Gaining perspective with kids and Pharisees

I love to read. Sometimes the theme of the book is revealed in the first paragraph, and sometimes it becomes obvious at the end. This chapter contains a lot of imagery of faith and perspective, which is clarified by the final story.

In the aftermath of Jesus telling His disciples about His second coming, chapter 18 opens with encouragement to pray and not lose heart. I am again surprised by the theme of persistent prayer. This time, Jesus told a story of the impartial judge who gave in to a widow because she kept asking over and over and over. And God wants us to pray like this!

And then Jesus asks a question: will He find faith on earth when He returns?

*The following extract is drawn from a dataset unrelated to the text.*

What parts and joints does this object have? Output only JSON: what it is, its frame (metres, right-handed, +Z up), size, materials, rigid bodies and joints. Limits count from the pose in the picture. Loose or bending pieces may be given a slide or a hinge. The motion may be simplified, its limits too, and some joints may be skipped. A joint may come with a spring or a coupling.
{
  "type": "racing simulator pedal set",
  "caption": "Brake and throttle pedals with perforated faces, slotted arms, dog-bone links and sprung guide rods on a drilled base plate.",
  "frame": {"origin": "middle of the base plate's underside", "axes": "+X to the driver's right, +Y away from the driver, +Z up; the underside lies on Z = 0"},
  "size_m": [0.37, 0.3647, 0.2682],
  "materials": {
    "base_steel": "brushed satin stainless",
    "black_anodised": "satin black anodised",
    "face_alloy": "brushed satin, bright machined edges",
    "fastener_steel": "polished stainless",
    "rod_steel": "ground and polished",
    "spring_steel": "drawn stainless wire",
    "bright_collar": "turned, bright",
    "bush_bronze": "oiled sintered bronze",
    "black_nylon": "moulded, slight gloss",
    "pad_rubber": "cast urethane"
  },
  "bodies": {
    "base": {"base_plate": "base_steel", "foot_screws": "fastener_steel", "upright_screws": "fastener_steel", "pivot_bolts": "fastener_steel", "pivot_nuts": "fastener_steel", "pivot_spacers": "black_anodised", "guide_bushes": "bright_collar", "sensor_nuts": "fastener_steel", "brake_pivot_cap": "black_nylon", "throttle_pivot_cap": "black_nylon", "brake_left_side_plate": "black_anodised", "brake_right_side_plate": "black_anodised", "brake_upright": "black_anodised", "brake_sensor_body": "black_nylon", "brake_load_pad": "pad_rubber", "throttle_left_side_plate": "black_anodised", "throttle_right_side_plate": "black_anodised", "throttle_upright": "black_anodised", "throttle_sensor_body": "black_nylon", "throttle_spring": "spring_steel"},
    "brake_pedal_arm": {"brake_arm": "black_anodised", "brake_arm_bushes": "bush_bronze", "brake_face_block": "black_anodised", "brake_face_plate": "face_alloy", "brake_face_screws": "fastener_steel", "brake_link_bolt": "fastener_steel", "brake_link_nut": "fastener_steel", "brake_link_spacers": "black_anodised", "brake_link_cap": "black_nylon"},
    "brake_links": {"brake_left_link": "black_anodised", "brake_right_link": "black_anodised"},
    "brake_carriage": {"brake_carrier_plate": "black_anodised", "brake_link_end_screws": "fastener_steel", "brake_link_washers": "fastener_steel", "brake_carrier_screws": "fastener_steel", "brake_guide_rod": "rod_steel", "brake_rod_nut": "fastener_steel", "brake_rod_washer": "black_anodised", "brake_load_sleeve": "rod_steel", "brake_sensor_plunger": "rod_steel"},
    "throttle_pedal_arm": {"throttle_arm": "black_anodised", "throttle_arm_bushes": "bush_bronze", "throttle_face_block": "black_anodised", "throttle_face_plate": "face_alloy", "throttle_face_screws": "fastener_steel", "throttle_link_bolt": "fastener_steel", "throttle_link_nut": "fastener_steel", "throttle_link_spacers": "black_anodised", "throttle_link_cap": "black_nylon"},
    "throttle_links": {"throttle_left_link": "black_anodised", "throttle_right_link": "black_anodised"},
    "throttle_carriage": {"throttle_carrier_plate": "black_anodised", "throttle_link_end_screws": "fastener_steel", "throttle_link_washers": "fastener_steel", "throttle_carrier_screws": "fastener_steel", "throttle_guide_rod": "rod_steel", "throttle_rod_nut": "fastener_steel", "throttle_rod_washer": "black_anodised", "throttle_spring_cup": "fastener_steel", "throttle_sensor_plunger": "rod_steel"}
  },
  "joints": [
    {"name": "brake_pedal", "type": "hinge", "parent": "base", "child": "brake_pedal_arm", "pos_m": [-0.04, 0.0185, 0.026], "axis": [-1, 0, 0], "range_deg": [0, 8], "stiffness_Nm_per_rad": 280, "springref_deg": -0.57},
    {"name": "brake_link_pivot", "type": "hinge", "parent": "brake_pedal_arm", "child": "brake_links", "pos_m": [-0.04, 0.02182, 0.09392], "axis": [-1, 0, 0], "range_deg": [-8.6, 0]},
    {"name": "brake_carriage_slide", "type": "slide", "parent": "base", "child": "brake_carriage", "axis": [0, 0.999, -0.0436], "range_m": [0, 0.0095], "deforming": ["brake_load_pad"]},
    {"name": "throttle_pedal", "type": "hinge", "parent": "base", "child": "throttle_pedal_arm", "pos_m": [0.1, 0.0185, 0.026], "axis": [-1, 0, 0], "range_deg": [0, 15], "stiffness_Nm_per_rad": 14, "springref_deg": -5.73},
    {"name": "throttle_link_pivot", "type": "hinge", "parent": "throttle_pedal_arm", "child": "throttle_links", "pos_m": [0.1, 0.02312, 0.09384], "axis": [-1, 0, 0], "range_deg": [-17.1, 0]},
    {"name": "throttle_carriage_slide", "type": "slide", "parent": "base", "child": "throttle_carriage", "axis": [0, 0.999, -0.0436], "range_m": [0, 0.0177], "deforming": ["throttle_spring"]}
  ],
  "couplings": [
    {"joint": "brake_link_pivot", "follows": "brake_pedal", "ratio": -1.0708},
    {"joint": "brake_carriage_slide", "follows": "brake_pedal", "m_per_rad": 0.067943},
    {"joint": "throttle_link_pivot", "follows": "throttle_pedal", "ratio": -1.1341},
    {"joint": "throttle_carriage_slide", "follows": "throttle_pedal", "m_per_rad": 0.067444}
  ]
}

This leads into a story of a self-righteous Pharisee and a repentant tax collector.  What really counts to God – what we do, or the aroma of our heart? Does it smell like a skunk or a candy shop? God exalts the humble.

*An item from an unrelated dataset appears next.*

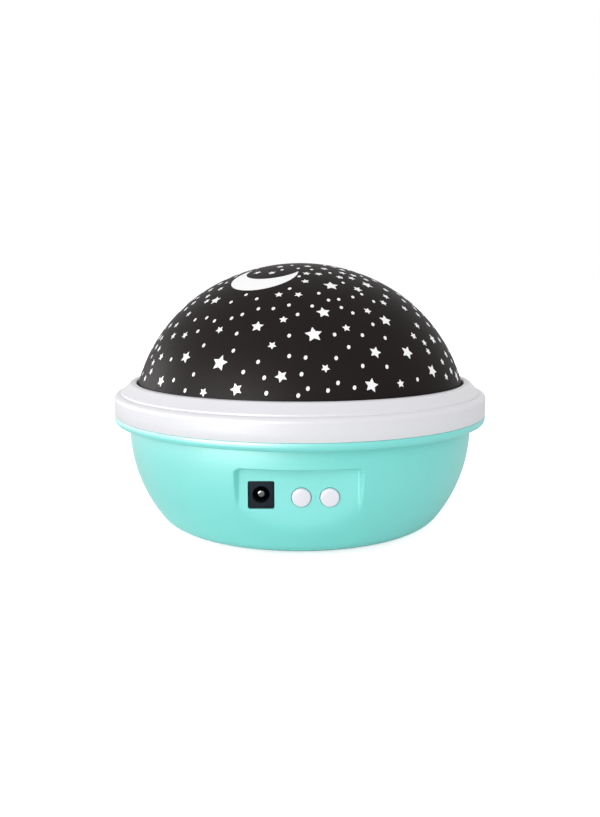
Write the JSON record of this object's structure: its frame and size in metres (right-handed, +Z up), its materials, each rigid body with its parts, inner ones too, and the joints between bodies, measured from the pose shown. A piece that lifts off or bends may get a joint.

The disciples had some lessons to learn here. Mothers were so excited for their children to be blessed by Jesus. And Jesus loved the kids! He instructed His disciples to come like a little child who does not expect to give something of great value, but wants to receive what you have to give. Do I come to God ready to receive?

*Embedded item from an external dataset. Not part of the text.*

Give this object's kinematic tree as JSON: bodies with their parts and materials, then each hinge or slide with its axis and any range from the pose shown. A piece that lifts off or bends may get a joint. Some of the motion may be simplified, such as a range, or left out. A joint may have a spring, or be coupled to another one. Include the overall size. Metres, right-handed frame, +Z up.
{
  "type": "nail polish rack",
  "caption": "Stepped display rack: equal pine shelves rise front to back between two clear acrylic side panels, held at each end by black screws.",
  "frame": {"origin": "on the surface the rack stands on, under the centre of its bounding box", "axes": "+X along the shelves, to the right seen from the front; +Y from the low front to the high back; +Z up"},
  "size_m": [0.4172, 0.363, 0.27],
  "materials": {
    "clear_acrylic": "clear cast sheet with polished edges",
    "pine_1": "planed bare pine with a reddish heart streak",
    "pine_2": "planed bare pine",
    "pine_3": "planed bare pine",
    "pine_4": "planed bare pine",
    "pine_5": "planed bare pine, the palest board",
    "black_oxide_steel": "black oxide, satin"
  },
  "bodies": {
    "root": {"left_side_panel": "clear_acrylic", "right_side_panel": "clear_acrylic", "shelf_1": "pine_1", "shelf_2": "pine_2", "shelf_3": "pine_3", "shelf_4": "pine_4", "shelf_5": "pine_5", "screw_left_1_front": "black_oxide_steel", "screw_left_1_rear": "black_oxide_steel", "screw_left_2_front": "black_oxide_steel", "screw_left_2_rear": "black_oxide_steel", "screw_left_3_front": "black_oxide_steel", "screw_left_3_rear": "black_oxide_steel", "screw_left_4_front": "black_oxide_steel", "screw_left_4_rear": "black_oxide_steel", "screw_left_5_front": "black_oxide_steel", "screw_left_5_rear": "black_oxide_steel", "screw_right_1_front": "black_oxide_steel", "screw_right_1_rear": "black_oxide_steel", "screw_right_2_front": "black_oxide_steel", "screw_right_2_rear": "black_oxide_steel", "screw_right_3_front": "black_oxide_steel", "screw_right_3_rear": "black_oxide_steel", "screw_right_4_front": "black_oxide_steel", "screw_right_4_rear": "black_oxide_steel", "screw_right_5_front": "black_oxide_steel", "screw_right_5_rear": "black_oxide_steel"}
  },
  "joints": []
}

Jesus had to repeat Himself a lot. The rich young ruler, influential and thriving, asked what he must do to inherit eternal life. Jesus knew that he did a lot, but that’s not what He was after. Jesus wanted his loyalty. He confronted the young man about his money.

I am rich like that – so confident that I can do something for God, and then flabbergasted when its risky. What would God’s budget look like? He has so much more for us than what we give up,and those blessings start here and now on earth, with more to come in Heaven.

The final mini-stories illuminate this section. Jesus foretold His death again, and the disciples couldn’t see what He was talking about. Directly after, a blind man calls out for Jesus, Son of David. The blind man could see what so many of the leaders ignored! He asked for his sight to be restored, and Jesus immediately granted it. The man who could see followed Jesus.

Perspective is so important to truly seeking God’s plan. It is so easy to try to “do” for God rather than receiving from Him. It is also easy to justify actions as sufficient, rather than keeping a humble attitude. I pray that God will help me to see in the areas that I am obliviously blind, and gain faith-perspective.